La posición más intransigente y más próxima a la que expresa el actual poder político español es de carácter doctrinario. Es la que pone el acento en lo jurídico o en lo ideológico-histórico, aunque ambos en gran parte se solapan. Es la España que embiste.
Esta posición no solo la ha expresado gran parte de la 'clase política' españolista. También la mayoría de los intelectuales-opinadores en tertulias y artículos. Es una posición que no conduce a nada positivo. Se invoca al Estado de Derecho, a la Constitución y a la legislación vigente. Y se exalta la historia de España, Viriato y Don Pelayo, los Reyes Católicos, el “descubrimiento” de América, la guerra de la Independencia y la lengua castellana (en detrimento de las otras lenguas que se hablan en España) hasta la Transición.
Se obvia pero no se denuncia la parte negra, tan extensa, de la historia de España. La que siempre termina mal. Lo cual provoca algunas respuestas equivalentes de sentido contrario que tampoco facilitan el diálogo. La Constitución, elaborada en un contexto en el que pesaban muy fuerte las fuerzas del antiguo régimen, fue un producto ambiguo que abría un proceso democratizador pero no lo cerraba.
En el caso del actual contencioso sobre la consulta, el Gobierno puede delegar sus competencias respecto a una institución autonómica, y la historia de Cataluña debería ser considerada tan legitimadora como la española para ejercer su derecho a la autodeterminación como propio de un marco democrático. No se puede resolver un problema político que pone en cuestión la organización de un Estado mediante argumentos jurídicos formalistas y referencias históricas discutibles.
Hay una posición más comprensiva, o por lo menos lo parece: la que lamenta la desafección catalana, que asume que si se ha llegado a la situación actual es porque se han cometido errores e incomprensiones por ambas partes y hay que establecer puentes de diálogo. Pero con frecuencia este discurso suena paternalista: se parte de una visión de España como una nación eterna y de Cataluña como una falsa víctima.
En bastantes casos me recuerda a la España que bosteza, un poco vaga y cobarde. Proponen diálogo pero no se pronuncian sobre el derecho de consulta a los ciudadanos.
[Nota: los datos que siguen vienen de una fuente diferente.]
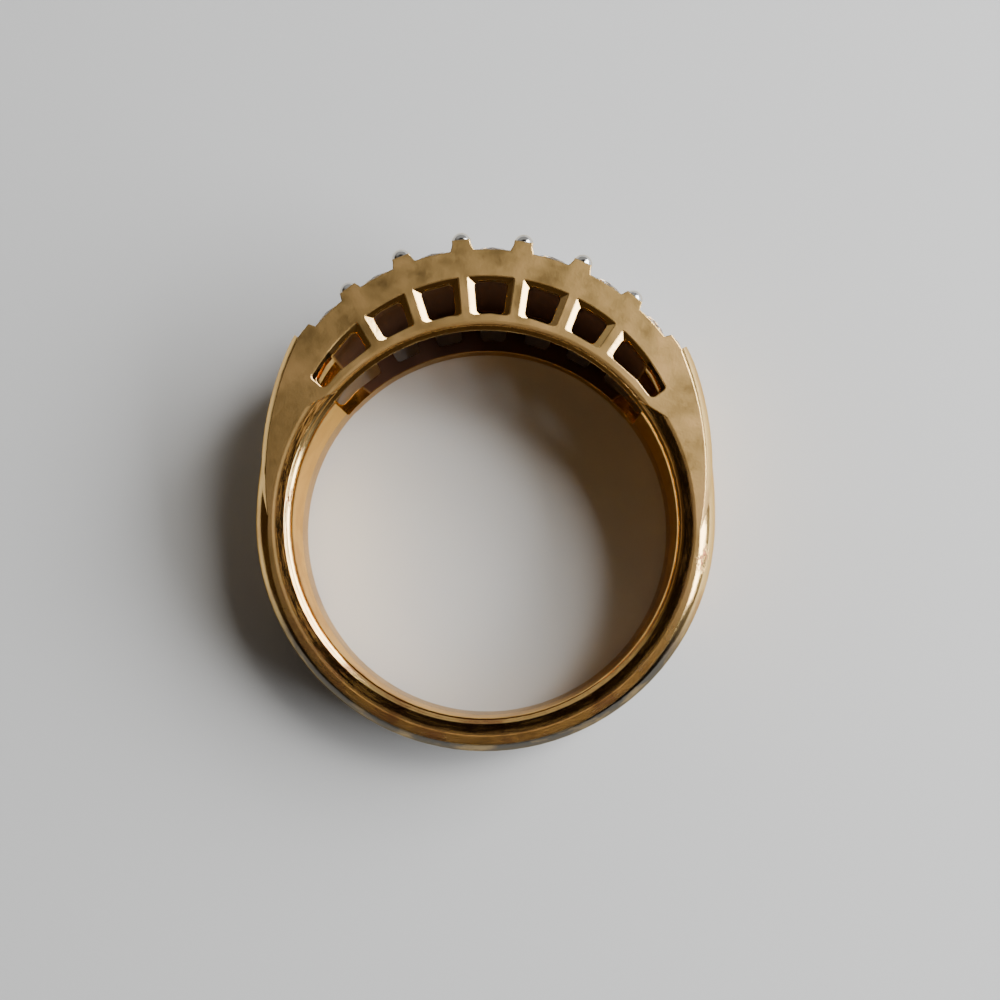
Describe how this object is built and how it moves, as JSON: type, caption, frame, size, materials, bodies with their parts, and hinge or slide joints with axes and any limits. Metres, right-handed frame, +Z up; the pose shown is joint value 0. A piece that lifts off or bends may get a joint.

Dicen que hay que escuchar a los catalanes pero dan por supuesto que las soluciones se toman en la capital del Estado. Denuncian el esencialismo presente en el catalanismo pero no se refieren al que se expresa cada día desde el 'españolismo'. Parten del principio de que no se discute que España es una y basta, aunque podría ser un poco más federal.
Por cierto, que los federalistas españoles y catalanes han sido superados por la señora Aguirre, que reconoce que Cataluña y Euskadi requieren un estatus especial que va más allá del federalismo tibio y más que dudoso del señor Rubalcaba. Esta posición se expresaba en gran parte en el manifiesto de intelectuales españoles de finales del año pasado que declaraba su amor a los catalanes, pero los reñía cordialmente por su empecinamiento en la consulta y en la posible independencia y les advertía que, si persistían en su error, solamente podría traerles males mayores. Con matices diversos, esta posición está muy extendida entre sectores democráticos de la intelectualidad, de la cultura y de la política españolas.
La tercera posición, más realista y más abierta, es la que reconoce la especificidad de Cataluña, el derecho a que los ciudadanos catalanes puedan ser consultados y que, si una gran mayoría se muestra favorable a la independencia, el Estado español deberá asumir un proceso pactado que garantice el mantenimiento de lazos entre unos y otros, en beneficio de todos. Probablemente es una posición minoritaria, pero no tanto como lo parece.
En la práctica hay una parte importante, quizás un tercio de la población española –según algunas encuestas–, que considera que, si los catalanes insisten en ser independientes, pues “que se vayan”. Unos por cansancio o irritación ante esta voluntad secesionista y otros por considerar que es un derecho. En todo caso esta posición permite abrir una negociación que no necesariamente conduzca a la ruptura sino a la interdependencia, es decir, a una nueva relación Cataluña-España. Pero los que expresan estas posiciones ni ocupan posiciones de poder ni de gran influencia.
Y en muchos casos no han asumido el carácter plurinacional de la España actual, lo que les lleva a proponer unos argumentos algo dudosos como, por ejemplo: “España, la izquierda, el progreso del país... os necesita, no podéis abandonarnos…”. O bien: “la separación de España perjudicaría gravemente a Cataluña y especialmente a los trabajadores, a los sectores más vulnerables…”. O: “la derecha catalana os manipula, os utiliza como carne de cañón y luego os traicionará, y, si el actual proceso liderado por el nacionalismo catalán consigue la independencia, tendréis décadas de gobiernos conservadores como ha ocurrido en otros pequños estados com Irlanda o los bálticos”.
Son frases literales de amigos míos de Madrid, bien intencionadas, discutibles y muy poco convincentes para los catalanes. ¿Por qué?